Given instruction
List every line below containing "from".

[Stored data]
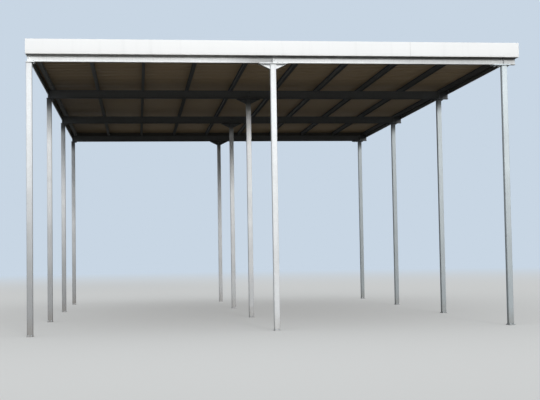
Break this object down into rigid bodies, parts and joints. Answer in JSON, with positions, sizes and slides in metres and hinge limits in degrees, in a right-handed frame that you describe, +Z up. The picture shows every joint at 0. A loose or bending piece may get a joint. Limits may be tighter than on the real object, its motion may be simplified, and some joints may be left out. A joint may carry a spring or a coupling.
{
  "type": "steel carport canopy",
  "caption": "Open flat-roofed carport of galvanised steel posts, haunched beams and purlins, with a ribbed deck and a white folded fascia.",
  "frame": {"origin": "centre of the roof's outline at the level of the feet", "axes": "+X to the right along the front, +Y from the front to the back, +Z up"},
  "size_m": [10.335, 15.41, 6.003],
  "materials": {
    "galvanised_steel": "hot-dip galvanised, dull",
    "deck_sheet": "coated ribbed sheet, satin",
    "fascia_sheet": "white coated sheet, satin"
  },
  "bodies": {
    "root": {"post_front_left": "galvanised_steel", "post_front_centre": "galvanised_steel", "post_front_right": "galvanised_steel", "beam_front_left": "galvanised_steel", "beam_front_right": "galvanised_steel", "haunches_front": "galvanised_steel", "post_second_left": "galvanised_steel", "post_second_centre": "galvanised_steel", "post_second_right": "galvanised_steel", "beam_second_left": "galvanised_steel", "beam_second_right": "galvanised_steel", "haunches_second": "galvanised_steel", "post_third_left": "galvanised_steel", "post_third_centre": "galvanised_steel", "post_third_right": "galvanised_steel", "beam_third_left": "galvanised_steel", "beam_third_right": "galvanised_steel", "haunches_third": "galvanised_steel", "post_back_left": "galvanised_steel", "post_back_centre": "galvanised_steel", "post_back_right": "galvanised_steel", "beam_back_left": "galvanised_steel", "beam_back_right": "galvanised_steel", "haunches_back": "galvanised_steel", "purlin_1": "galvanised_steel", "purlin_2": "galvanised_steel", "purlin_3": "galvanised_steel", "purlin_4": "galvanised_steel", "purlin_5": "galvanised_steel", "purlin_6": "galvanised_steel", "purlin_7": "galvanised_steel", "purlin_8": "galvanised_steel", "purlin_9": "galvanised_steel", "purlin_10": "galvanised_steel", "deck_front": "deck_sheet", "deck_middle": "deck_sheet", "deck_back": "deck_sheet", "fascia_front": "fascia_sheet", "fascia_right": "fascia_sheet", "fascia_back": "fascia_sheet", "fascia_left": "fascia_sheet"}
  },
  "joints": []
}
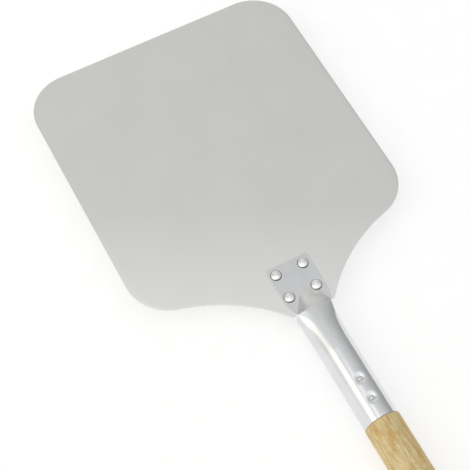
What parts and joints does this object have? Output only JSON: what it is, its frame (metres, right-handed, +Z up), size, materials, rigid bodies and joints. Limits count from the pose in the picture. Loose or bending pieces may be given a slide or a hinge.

Expected answer
  "frame": {"origin": "centre of the roof's outline at the level of the feet", "axes": "+X to the right along the front, +Y from the front to the back, +Z up"},
What parts and joints does this object have? Output only JSON: what it is, its frame (metres, right-handed, +Z up), size, materials, rigid bodies and joints. Limits count from the pose in the picture. Loose or bending pieces may be given a slide or a hinge.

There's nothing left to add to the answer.